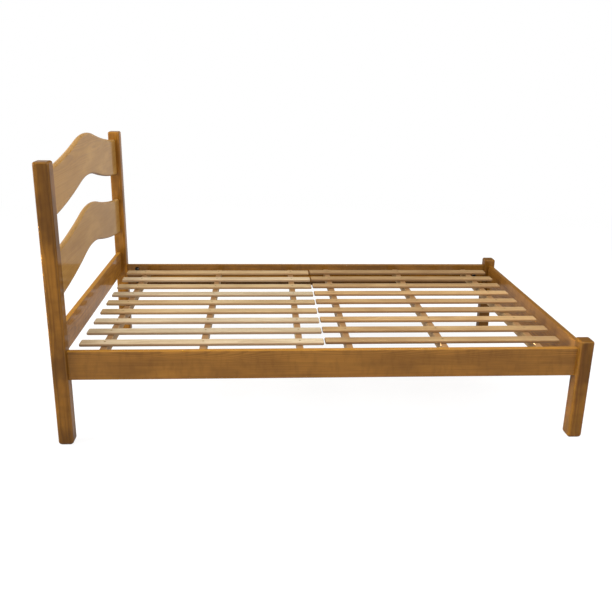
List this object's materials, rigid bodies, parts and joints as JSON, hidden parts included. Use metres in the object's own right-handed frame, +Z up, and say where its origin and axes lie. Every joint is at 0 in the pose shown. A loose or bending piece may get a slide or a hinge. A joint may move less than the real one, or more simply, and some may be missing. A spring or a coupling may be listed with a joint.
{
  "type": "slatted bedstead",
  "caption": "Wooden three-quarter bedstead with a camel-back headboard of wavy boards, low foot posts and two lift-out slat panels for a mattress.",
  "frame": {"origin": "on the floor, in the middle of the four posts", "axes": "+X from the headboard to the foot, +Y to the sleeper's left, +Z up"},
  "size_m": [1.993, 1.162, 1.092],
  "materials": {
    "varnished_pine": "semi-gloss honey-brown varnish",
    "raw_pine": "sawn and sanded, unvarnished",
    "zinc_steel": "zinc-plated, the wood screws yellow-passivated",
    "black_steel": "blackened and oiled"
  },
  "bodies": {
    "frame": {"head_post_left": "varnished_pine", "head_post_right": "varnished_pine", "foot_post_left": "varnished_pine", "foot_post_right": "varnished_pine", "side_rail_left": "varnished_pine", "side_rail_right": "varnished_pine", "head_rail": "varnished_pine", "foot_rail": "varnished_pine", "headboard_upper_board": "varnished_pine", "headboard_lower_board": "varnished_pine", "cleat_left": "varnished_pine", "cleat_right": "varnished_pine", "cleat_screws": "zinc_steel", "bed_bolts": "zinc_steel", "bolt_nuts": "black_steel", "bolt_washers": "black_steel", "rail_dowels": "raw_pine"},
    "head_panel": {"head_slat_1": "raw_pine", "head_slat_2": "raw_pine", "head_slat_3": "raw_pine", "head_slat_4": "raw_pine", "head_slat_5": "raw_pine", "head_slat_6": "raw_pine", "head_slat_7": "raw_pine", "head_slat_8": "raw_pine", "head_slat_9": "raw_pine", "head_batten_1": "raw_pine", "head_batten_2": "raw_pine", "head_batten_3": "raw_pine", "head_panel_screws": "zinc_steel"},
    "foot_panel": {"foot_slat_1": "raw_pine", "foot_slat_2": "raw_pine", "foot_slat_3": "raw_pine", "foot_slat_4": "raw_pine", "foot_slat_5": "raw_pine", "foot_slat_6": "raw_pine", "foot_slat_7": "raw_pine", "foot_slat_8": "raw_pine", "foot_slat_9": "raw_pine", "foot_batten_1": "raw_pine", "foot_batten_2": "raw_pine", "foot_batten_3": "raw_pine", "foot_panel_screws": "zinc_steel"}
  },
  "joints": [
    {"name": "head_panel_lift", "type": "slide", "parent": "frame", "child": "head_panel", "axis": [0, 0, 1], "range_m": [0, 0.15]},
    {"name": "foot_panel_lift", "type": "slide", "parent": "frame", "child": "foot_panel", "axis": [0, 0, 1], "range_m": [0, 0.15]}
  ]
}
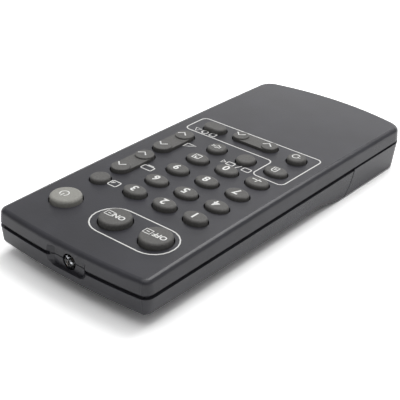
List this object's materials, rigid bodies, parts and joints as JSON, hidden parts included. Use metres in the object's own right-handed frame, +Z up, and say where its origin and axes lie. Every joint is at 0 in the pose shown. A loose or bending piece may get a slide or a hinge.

◆ Set exercise ◆
Can you restate every record above word for word?

◆ Exercise solution ◆
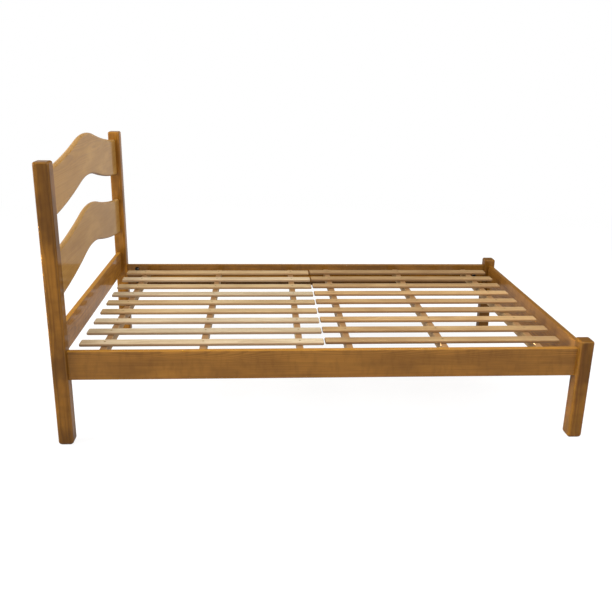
List this object's materials, rigid bodies, parts and joints as JSON, hidden parts included. Use metres in the object's own right-handed frame, +Z up, and say where its origin and axes lie. Every joint is at 0 in the pose shown. A loose or bending piece may get a slide or a hinge. A joint may move less than the real one, or more simply, and some may be missing. A spring or a coupling may be listed with a joint.
{
  "type": "slatted bedstead",
  "caption": "Wooden three-quarter bedstead with a camel-back headboard of wavy boards, low foot posts and two lift-out slat panels for a mattress.",
  "frame": {"origin": "on the floor, in the middle of the four posts", "axes": "+X from the headboard to the foot, +Y to the sleeper's left, +Z up"},
  "size_m": [1.993, 1.162, 1.092],
  "materials": {
    "varnished_pine": "semi-gloss honey-brown varnish",
    "raw_pine": "sawn and sanded, unvarnished",
    "zinc_steel": "zinc-plated, the wood screws yellow-passivated",
    "black_steel": "blackened and oiled"
  },
  "bodies": {
    "frame": {"head_post_left": "varnished_pine", "head_post_right": "varnished_pine", "foot_post_left": "varnished_pine", "foot_post_right": "varnished_pine", "side_rail_left": "varnished_pine", "side_rail_right": "varnished_pine", "head_rail": "varnished_pine", "foot_rail": "varnished_pine", "headboard_upper_board": "varnished_pine", "headboard_lower_board": "varnished_pine", "cleat_left": "varnished_pine", "cleat_right": "varnished_pine", "cleat_screws": "zinc_steel", "bed_bolts": "zinc_steel", "bolt_nuts": "black_steel", "bolt_washers": "black_steel", "rail_dowels": "raw_pine"},
    "head_panel": {"head_slat_1": "raw_pine", "head_slat_2": "raw_pine", "head_slat_3": "raw_pine", "head_slat_4": "raw_pine", "head_slat_5": "raw_pine", "head_slat_6": "raw_pine", "head_slat_7": "raw_pine", "head_slat_8": "raw_pine", "head_slat_9": "raw_pine", "head_batten_1": "raw_pine", "head_batten_2": "raw_pine", "head_batten_3": "raw_pine", "head_panel_screws": "zinc_steel"},
    "foot_panel": {"foot_slat_1": "raw_pine", "foot_slat_2": "raw_pine", "foot_slat_3": "raw_pine", "foot_slat_4": "raw_pine", "foot_slat_5": "raw_pine", "foot_slat_6": "raw_pine", "foot_slat_7": "raw_pine", "foot_slat_8": "raw_pine", "foot_slat_9": "raw_pine", "foot_batten_1": "raw_pine", "foot_batten_2": "raw_pine", "foot_batten_3": "raw_pine", "foot_panel_screws": "zinc_steel"}
  },
  "joints": [
    {"name": "head_panel_lift", "type": "slide", "parent": "frame", "child": "head_panel", "axis": [0, 0, 1], "range_m": [0, 0.15]},
    {"name": "foot_panel_lift", "type": "slide", "parent": "frame", "child": "foot_panel", "axis": [0, 0, 1], "range_m": [0, 0.15]}
  ]
}
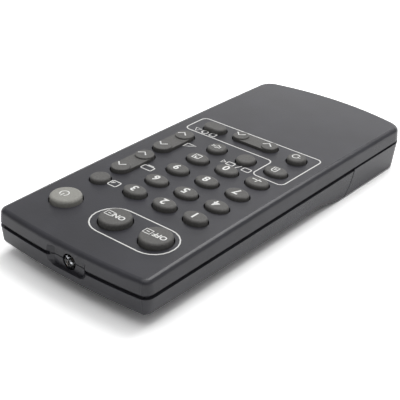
List this object's materials, rigid bodies, parts and joints as JSON, hidden parts included. Use metres in the object's own right-handed frame, +Z up, and say where its origin and axes lie. Every joint is at 0 in the pose shown. A loose or bending piece may get a slide or a hinge.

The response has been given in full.